05 January 2019

Aiken Spence

I never ceased to be amazed at the ever expanding ripple effect that results from one small research effort.
These two medals came as part of the Grafton Box and were awarded to 373 Aiken Spence.
What immediately struck me was that the 1914-15 Star gave the unit as 7th Light Horse Regiment and the British War Medal has the unit as 12th Light Horse Regiment. Aiken's service record shows that he was initially enlisted to the Light Horse Reserve before allocation to 7th LHR then later transferred to 12th LHR. Aiken served at Gallipoli and in the Middle East.
The service record also threw up more facts than I hadn't expected. Late in the war Aiken was Mentioned in Dispatches. This was not the only award made to this family but more on that later. Also there is correspondence from the 1950s requesting a replacement 1914-15 Star. However, the Star I have is not impressed as a Duplicate or Replacement.
With a name like Aiken Spence I thought that the research would be relatively straight forward. However, due to his name being spelt as Aiken, Akien or even Atkien things got complicated. What I could work out was that following WWI, Aiken married Amy Doris May but this marriage ended in divorce in the 1930s. Spence later married Ivy May Bale in 1939. I couldn't find any evidence that Aiken had any children. He died in 1964 and is buried in the Grafton Cemetery.
I then took the search to his siblings; William, James and David. No one in this generation of the Spence family had middle names which made the research that much harder.
William and David were hard to follow so I focused on James which proved to be very interesting.
Aiken's brother was 1244 James Spence DCM, 33rd Battalion AIF. James was awarded the Distinguished Conduct Medal:

'For conspicuous gallantry and devotion to duty in organizing a party and attacking a strong hostile post, capturing it and a machine gun, and bayoneting the whole garrison. His fearlessness and determination throughout the operations set a magnificent example to his company.'
Source: 'Commonwealth Gazette' No. 219 Date: 20 December 1917
James also served during WWII as N75462 SGT J Spence DCM. This record gave me his NOK name as Effie.

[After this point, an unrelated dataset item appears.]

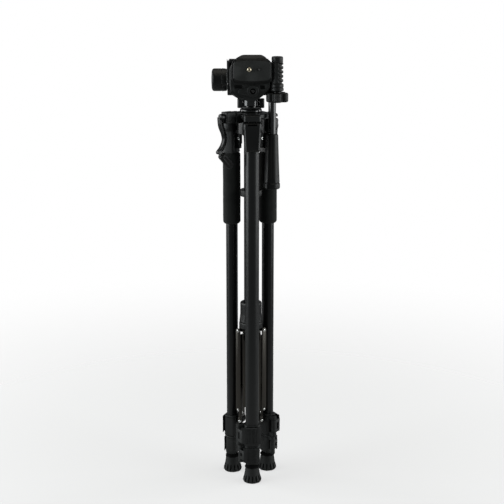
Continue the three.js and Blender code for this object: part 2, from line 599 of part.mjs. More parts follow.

Finally I had a name which was far easier to narrow down. The electoral rolls confirmed where James' family lived and I found a picture of his headstone in the Tamworth Cemetery. This picture is below and includes the names of his daughters: Mary, Barbara and Betty. I found Effie and Barbara at the same address in the electoral roll. It was only the one entry and for the year before Barbara married. It really was a piece of luck and it also provided Barbara's middle name of Wynn. From here the search was easy.
Barbara Wynn Spence married Milton Clifford Taylor and they settle on the NSW Central Coast.  The last available electoral roll on Ancestry is 1980 and this entry included the name of their son. Barbara died in 2010 and Milton in 2018. Milton had be a stalwart of the Everglades Country Club having a perpetual trophy named in his honour. His death was noted in the club news letter so I asked the club if they were in contact with Milton's son and if a message could be passed to him. I am extremely grateful to the Everglades Country Club for forwarding my email and I've recently been in contact with Aiken's great nephew and will be returning the medals shortly.
In the back of my mind I still have the question of where Aiken's Victory Medal might be and how the 1914-15 Star is the original rather then the duplicate. Questions that will never be answered.
The returned medal tally is now 2301.